I feel like maybe I should just get her the lego equivalent of celiing beams and a load of long planks and encourage her to build them up properly. Got her to watch a youtube video on lego and architecture yesterday and she's now saying she wants to be an architect.
After getting slightly carried away on ebay she's got two harry potter lego sets and the car with motors coming for her birthday, so this will probably keep her busy for a while. Plus I have an extra Harry Potter Great hall I need to resell having accidentally bought two.
Ha, even more elaborate! Amazing.
Bless. It's called 'learning', of course. :)
Baseplates are one of those issues that LEGO has still not quite got around to solving. In recent years, they've gone for the 2/3rds-thick plates in various versions, e.g. the ones with overlapping strips that your daughter has a few of in the house above:
https://brickset.com/parts/design-15624
https://brickset.com/parts/design-18922
Most recently, they've come up with the 'road plates':
https://brickset.com/parts/design-69958
https://brickset.com/parts/design-73675
The 2/3rds-thick ones are stable but not made in any sizes as good as base plate sizes. Then there are the 16x16 plates and 8x16 plates that have been in quite a few sets:
https://brickset.com/parts/6004927/plate-16x16
https://brickset.com/parts/4654613/plate-8x16
The 16x16 plates are reinforced beneath compared to normal plates, to make them sturdier, and as bases I think are currently the best option.
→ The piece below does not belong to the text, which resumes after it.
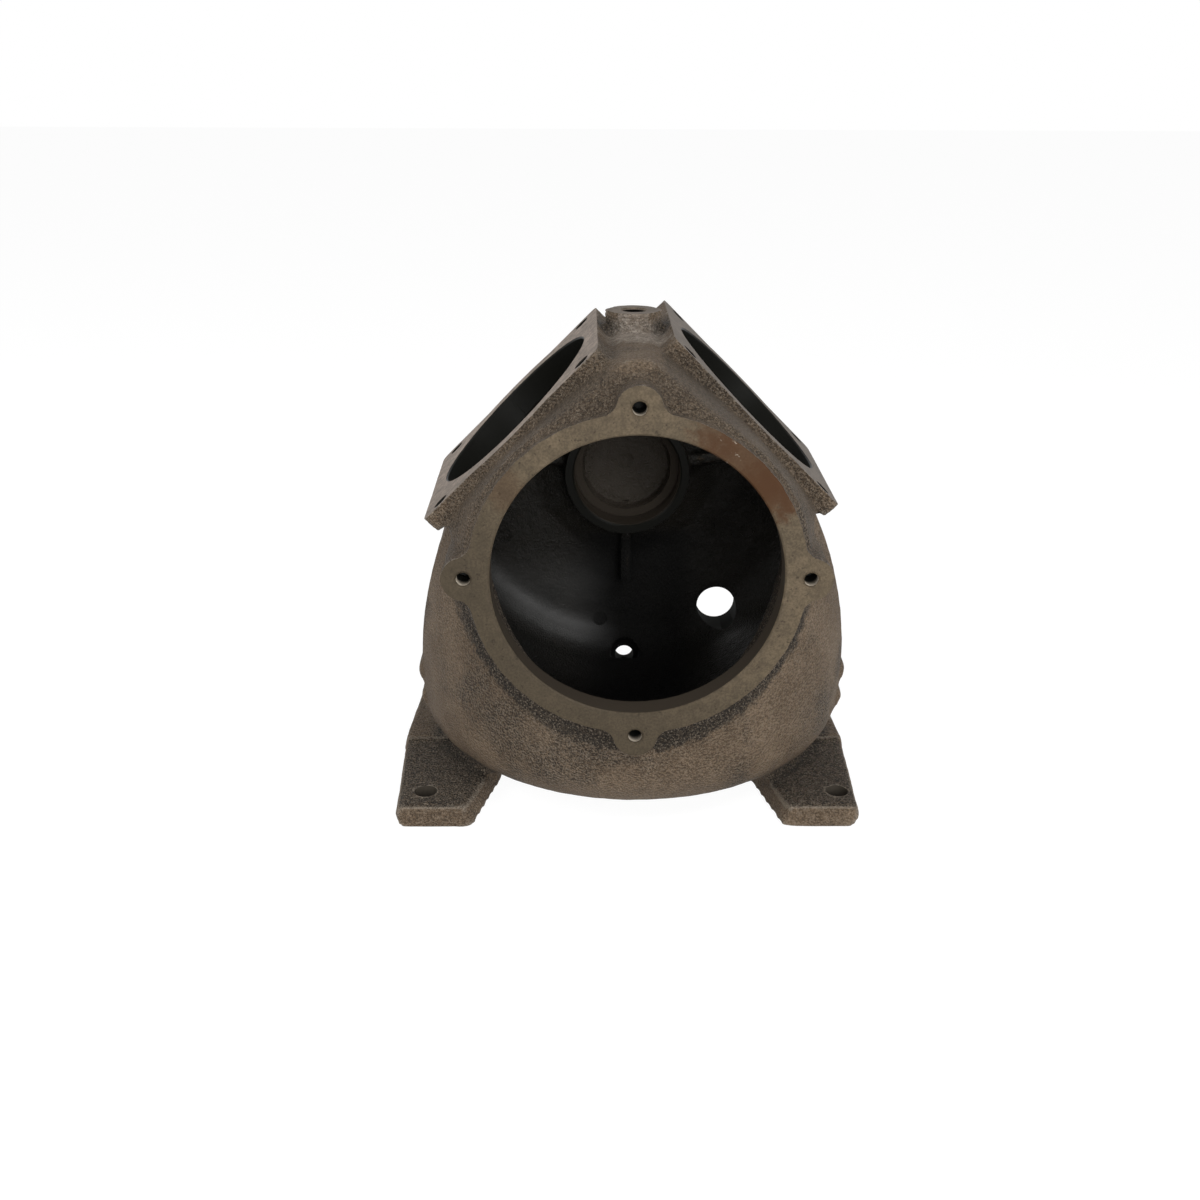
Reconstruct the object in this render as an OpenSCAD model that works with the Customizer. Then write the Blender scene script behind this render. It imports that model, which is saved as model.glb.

I'm not too sure I like the approach of making bases from the 2/3rds-thick plates too much. I'd definitely use them inside a build to make it sturdier, but for the outside, I'm not sure. In the case of city layouts (of which I'm not planning to build one, incidentally), it leads to the situation that the carriageway of a street is higher up than older baseplates or 1/3rd thick plates. OK, with traditional city baseplates, footway/built-up lot and carriageway were the same height apart from the studs on the footway/built-up lot parts, but you could build up the footway to be higher more easily. Now you'd probably need at least a full brick height layer or 4/3rds layers to create a footway.